If you’ve ever counseled a patient (or yourself!) on how to improve their diet, quit smoking, or exercise more, you are basically saying that they need to improve their habits.  Should you be telling them to go Paleo?  Keto? Crypto? CrossFit?  Yoga?  Tai Chi?   Dr. Tello gets into the evidence behind the science of habit development.  Her recommendation?  Just do one push-up a day.  Or eat one piece of kale.  That’s it!  She wrote a book about evidence based habit development called Healthy Habits for your Heart

We start by talking about the interesting way that she got the book deal before diving into the science of habits.  We discuss how to start a habit, how to discontinue one, how long the process takes, the psychology of habit development.  The second half of her book is a list of 100 heart healthy habits, so discuss a few of those. 

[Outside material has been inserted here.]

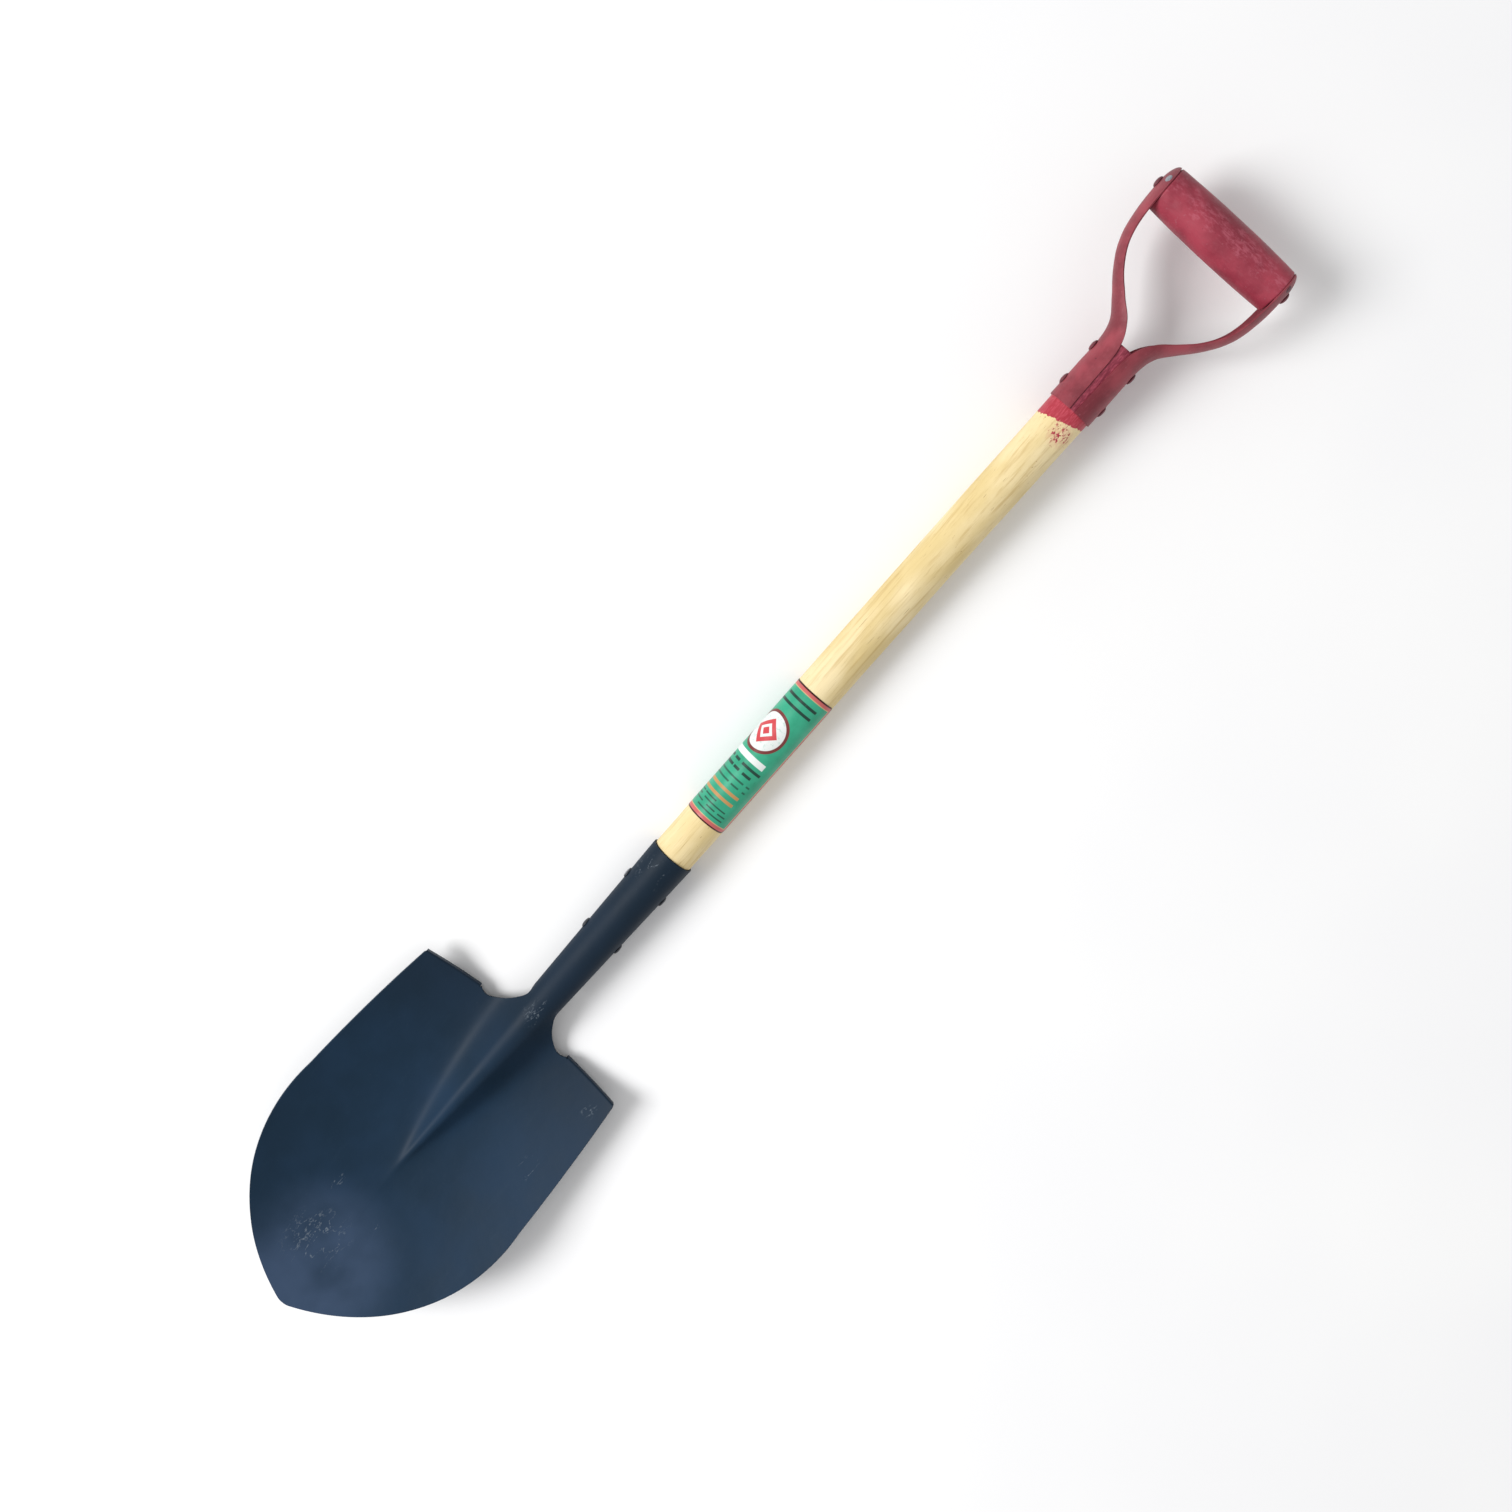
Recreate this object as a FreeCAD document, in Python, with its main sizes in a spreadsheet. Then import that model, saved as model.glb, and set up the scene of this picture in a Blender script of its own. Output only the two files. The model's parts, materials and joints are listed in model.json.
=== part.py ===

Monique Tello is a primary care physician at Massachusetts General Hospital in Boston, Massachusetts and instructor at Harvard Medical School. She practices part-time internal medicine at Women's Health Associates, a small MGH-based primary care practice with all female providers that serves predominantly female patients. She is originally from the Boston area, and graduated from Brown University and the University of Vermont College of Medicine. She completed a combined internal medicine and pediatrics residency training program at Yale/New Haven Hospital. After residency, she earned a Master's in Public Health at the Johns Hopkins Bloomberg School of Public Health and completed a clinical research fellowship in General Internal Medicine at Johns Hopkins Hospital; her research and clinical focus while at Hopkins was HIV Women's Health. Throughout training and beyond, Monique has been active in international health, volunteering at and supporting clinics in Central and South America, as well as participating in several disaster missions. While living in Baltimore, she met her husband, local sports broadcaster Bob Socci, and they relocated to Milton, Massachusetts almost a decade ago. They have two young children, one with autism. She is half Latina, speaks Spanish, and maintains a close relationship with her extended family in Guatemala. She writes a popular blog, generallymedicine.com, about her life as a doctor and a mother and contributes to many other blogs, including Mothers in Medicine and Harvard Health Blog. Her writing focuses on work/life balance and healthy lifestyle.